Wednesday, January 29, 2014

6:09 AM
firefighters

Distributed denial of service attacks have been one of the most common and well-known ways that malicious hackers have gone after companies on the web. But as cybercrime becomes more sophisticated and widespread, and our lives become increasingly connected, the nature of DDoS has changed: now any concentration of traffic on the network is susceptible, be it chat or VoIP networks, online gaming services or enterprise data centers. (Arbor Networks, in fact, pinpointed data centers as “magnets” for DDoS attacks these days, with 70% of data centers experiencing some form of attack in 2013.)


Now, one of the pioneers of developing software to fend off DDoS attacks, Barrett Lyon, is today releasing a product from his new startup, Defense.net, to target this area. DDoS Frontline is effectively a set of cloud-based algorithms and a tunnelling protocol that claims to offer 10 times as much bandwidth and mitigation capacity as older DDoS mitigation providers, doing so without wrecking a network in the process — or, in the analogy that Lyon provided for me, think of DDoS Frontline as a team of firefighters that can douse out a raging conflagration without breaking down all the doors, windows, walls and furniture in the process.


Lyon, a co-founder of Prolexic (acquired by Akamai last year for $370 million) and serial entrepeneur and cybersecurity expert, tells me that while the threat to websites persists, this is an area that existing companies like Prolexic can tackle. What he sees as the bigger issue down the road will be how businesses can protect all IP-connected assets beyond that.


“If you look at what a company like Akamai does it’s focused on protecting a website, but there are a lot of other things that run through a network: chat services, VoIP, games, email. A huge number of things beyond a company’s website,” he explains. “We’ve seen the attacks shift in last couple of years from websites to network infrastructure and other aspects of the net.”


As one example of how the face of DDoS has changed, Lyon told me about how Defense.net’s picked up an early beta customer for DDoS Frontline. Employees at a tech company (that I won’t name) in Mountain View, suddenly found that their phones and email accounts had stopped working. They called in Defense.net, which investigated and figure out that it was a DDoS attack.


“We stopped the attack and then helped them track down who was doing it. It turned out to be someone who had set up shop in a parking lot outside, and then used the company’s WiFi connection to launch an air strike,” he says. “We feel that a company that has any serious business going over IP networks should be using this service.”

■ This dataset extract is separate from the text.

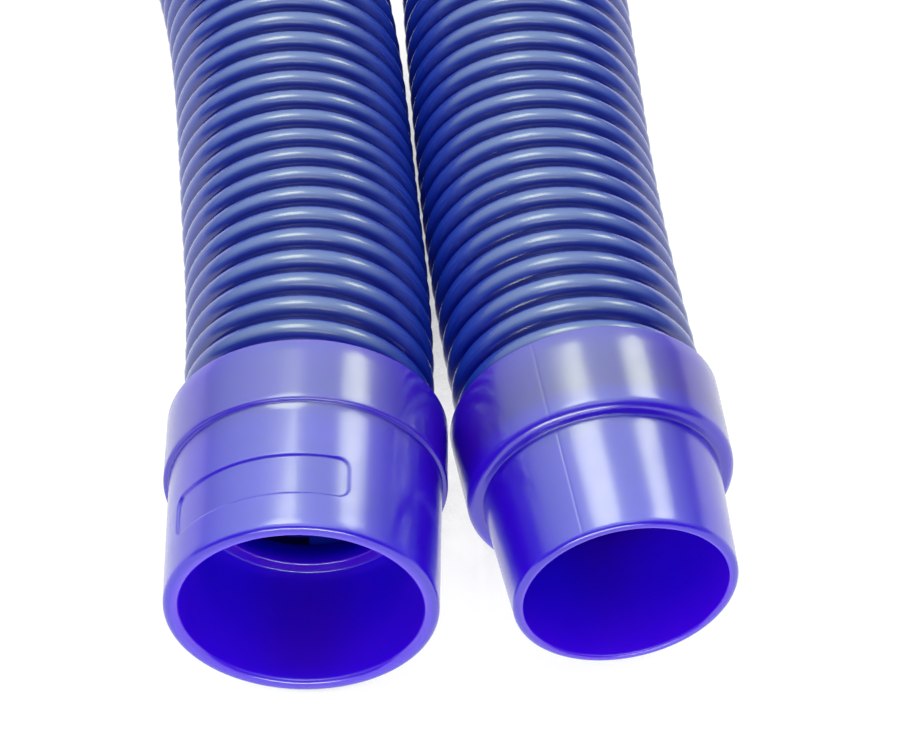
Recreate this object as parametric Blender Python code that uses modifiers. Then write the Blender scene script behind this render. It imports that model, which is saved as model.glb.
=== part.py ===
"""Vacuum hose section for a pool cleaner: a spiral-corrugated hose with a socket cuff on one end and a
spigot cuff on the other. The hose lies on a table, bent round in a loop, so that its two ends lie side by side.

Frame: metres, +Z up, the table is z = 0. The cuffs' mouths face -Y and the hose runs away from them along +Y.
The origin is on the table, at the middle of the box around the two cuffs.
"""

from math import cos, pi, radians, sin

import bpy
import numpy as np
from mathutils import Vector

# Hose
HOSE_R = 0.0237  # outside of the corrugation
ROUTE_STEP = 0.024  # spacing of the points along a tube
END_STEP = 0.001  # a short last step turns a tube's end face square to the route
GAP = 0.0003  # between touching pieces

# Both cuffs, along the cuff's axis from its mouth
CUFF_LENGTH = 0.0420
HOSE_SEAT = 0.0290  # how far in the hose's end face lies
THROAT_R = 0.0183
COLLAR_BORE_R = HOSE_R + 2 * GAP
RIM_ROUND = 0.0008  # rounding of a mouth's edge
BACK_CHAMFER = 0.0005
TURN_STEPS = 64

# Socket (female) cuff
SOCKET_RIM_R = 0.0248
SOCKET_MOUTH_R = 0.0219
SOCKET_STOP_R = 0.0209  # the socket narrows to this at its stop shoulder
SOCKET_DEPTH = 0.0245
SOCKET_STEP_R = 0.0252  # outside, just in front of the collar
SOCKET_COLLAR_R = 0.02625
SOCKET_COLLAR_START = 0.0281

# Spigot (male) cuff
SPIGOT_TIP_R = 0.0207
SPIGOT_BORE_R = 0.0188
SPIGOT_ROOT_R = 0.0222
SPIGOT_LENGTH = 0.0238
SPIGOT_COLLAR_FRONT_R = 0.02505
SPIGOT_COLLAR_BACK_R = 0.0256
SHOULDER_ROUND = 0.0018

# Where the mouths' centres lie, and how far each cuff's axis is turned to the left, going away from the mouth
FEMALE_MOUTH = Vector((-0.0266, -0.0250, SOCKET_COLLAR_R))
FEMALE_TURN = 0.0
MALE_MOUTH = Vector((0.0318, -0.0206, SPIGOT_COLLAR_BACK_R))
MALE_TURN = radians(9.0)

# The hose's route between the cuffs' back faces, on its centre line
ROUTE = [
    (-0.0267, 0.0330, 0.0261), (-0.0278, 0.0530, 0.0252), (-0.0298, 0.0749, 0.0241),
    (-0.0325, 0.1048, 0.0239), (-0.0393, 0.1462, 0.0239), (-0.0586, 0.1921, 0.0239),
    (-0.0898, 0.2309, 0.0239), (-0.1295, 0.2613, 0.0239), (-0.1693, 0.2915, 0.0239),
    (-0.2007, 0.3301, 0.0239), (-0.2203, 0.3760, 0.0239), (-0.2265, 0.4254, 0.0239),
    (-0.2188, 0.4747, 0.0239), (-0.1979, 0.5199, 0.0239), (-0.1653, 0.5576, 0.0239),
    (-0.1235, 0.5848, 0.0239), (-0.0759, 0.5995, 0.0239), (-0.0261, 0.6004, 0.0239),
    (0.0221, 0.5876, 0.0239), (0.0649, 0.5620, 0.0239), (0.0989, 0.5257, 0.0239),
    (0.1216, 0.4813, 0.0239), (0.1312, 0.4324, 0.0239), (0.1269, 0.3827, 0.0239),
    (0.1091, 0.3362, 0.0239), (0.0799, 0.2957, 0.0239), (0.0479, 0.2574, 0.0239),
    (0.0244, 0.2134, 0.0239), (0.0138, 0.1647, 0.0239), (0.0155, 0.1085, 0.0239),
    (0.0176, 0.0806, 0.0240), (0.0198, 0.0587, 0.0248), (0.0224, 0.0389, 0.0255),
]

# Stations on the route where the tube is divided, as lengths along it from the female end of the hose.
# Each half of the loop opens about its own bend.
FEMALE_BEND = (0.200, 0.600)
MALE_BEND = (0.900, 1.300)


def start_scene(names):
    """Clear the scene and return one new collection for each name."""
    for old in list(bpy.data.objects):
        bpy.data.objects.remove(old)
    made = []
    for name in names:
        collection = bpy.data.collections.new(name)
        bpy.context.scene.collection.children.link(collection)
        made.append(collection)
    return made


def material(name, color, roughness):
    made = bpy.data.materials.new(name)
    made.use_nodes = True
    shader = made.node_tree.nodes["Principled BSDF"]
    shader.inputs["Base Color"].default_value = (*color, 1.0)
    shader.inputs["Roughness"].default_value = roughness
    shader.inputs["Metallic"].default_value = 0.0
    return made


def axis_point(mouth, turn, depth):
    """The point on a cuff's axis that lies this deep behind its mouth."""
    return mouth + depth * Vector((-sin(turn), cos(turn), 0.0))


# ---------------------------------------------------------------- route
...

It also goes beyond enterprise networks, however. The Internet of things — the concept of our world of dumb, physical objects suddenly becoming IP-connected and IP-controllable — makes for especially ripe territory for malicious hackers intent on disabling networks and subsequently using that crack security walls and breach databases. The possibility of turning an army of connected objects into a botnet is what Lyon says motivated him to start Defense.net. “It boggles my mind because you have people buying generic stereos with computers in them now,” he says. “They’ll never get updated. The amount of vulnerabilities being created as all these little computers come into the world, it’s a great hornets nest for botnets.”


As you might expect from a security company, Defense.net is not releasing the names of its customers, but it does cite one, the website creation platform Weebly, as an example of one of the legacy problems that it is competing against: the fact that many companies have tried to create these kinds of services in-house.


“Since Weebly was founded in 2006, we have been somewhat unique in building our own infrastructure in-house, including our DDoS mitigation capabilities,” Chris Fanini, Weebly cofounder and CTO, said in a statement. “While this infrastructure has served us well in successfully thwarting DDoS attacks in the past, we’ve recently seen an increasing number of attacks that are larger and more complex than before.” This, he says, is what motivated the company to effectively outsource the monitoring and protection to Defense.net.


This is the second product to come out of Defense.net since it came out stealth last year. The first was a DDoS backup system launched last autumn.


Defense.net has raised $9.5 million to date with backers including Bessemer Venture Partners and David Cowan.